After meeting Liberal Party volunteer Greg Stenton, who was handing out flyers for Shelley Hancock and Gareth Ward at the Nowra state election pre-polling booth on Tuesday, it was surprising to see him at the official opening of Grant Schultz's office in Nowra on Wednesday.
Wearing an oversized, "Grant Schultz for Gilmore" shirt, Mr Stenton revealed he wouldn't be doing any of the Liberal Party's bidding at the federal election.
"Look I'm happy to support Shelley and Gareth, they're locals," he said.
"Grant Schultz was our candidate. We were pretty much ignored. If they didn't want people leaving, then they should have listened to grassroots party members.
"Warren's the former Labor boss. No one knows him down here. They can't expect us to put our hands up and volunteer for someone we haven't backed."
Leonie Smith, who resigned immediately from the Liberal Party when she heard Mr Schultz had been snubbed, was among his supporters on Wednesday.
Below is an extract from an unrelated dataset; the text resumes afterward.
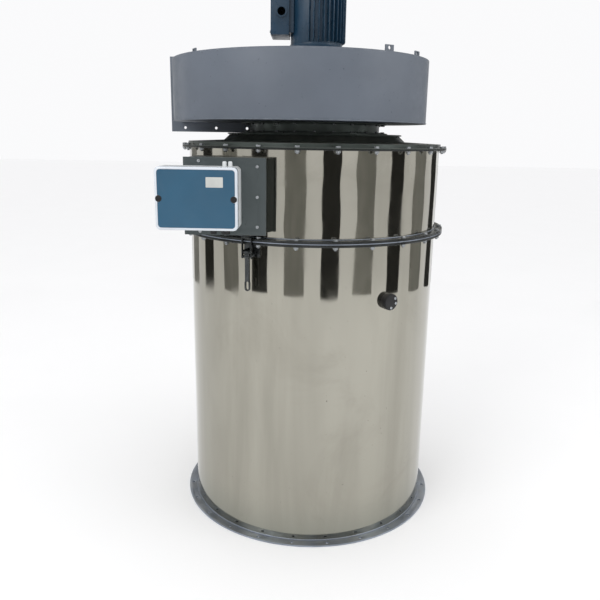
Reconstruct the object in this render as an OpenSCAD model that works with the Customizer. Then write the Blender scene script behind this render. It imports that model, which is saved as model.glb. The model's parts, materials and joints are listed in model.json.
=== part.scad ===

Ms Smith was a state delegate, a branch delegate for the Liberal Party Women's Council and the vice president of the Milton-Ulladulla branch.
"When I read the news on Facebook I thought it was one of those joke articles, like the Betoota Advocate," Ms Smith said.
"I thought, 'There's no way this would happen'.
"What a waste of our time, why did we all travel an hour and a half to vote?
"ScoMo's form was appalling. ScoMo should have done his own research."
Shoalhaven councillors Greg Watson and Patricia White were also among his supporters.
Schultz says he will have influence, if elected
"[Wentworth MP] Kerryn Phelps pretty much sat the government on its backside with her Medivac legislation, that's the kind of power and influence independents have at the moment," Mr Schultz told the South Coast Register and Milton Ulladulla Times.
"Let me tell you, independents have a lot of power, there are many ways we can leverage our influence over government.
"Even if Labor is elected with outright numbers in parliament, Labor wants to win this seat.
"If I win it, Labor will still want to win it. They'll still support this seat, fund this seat if we have an issue where we say, 'Look, we need funding.'"
Mr Schultz wants to act as a whistleblower in parliament.
"Because I'm not bound by a party or a faction, when government doesn't fund [important community projects] the first thing I do, as an independent, is get out and let the electorate know," he said.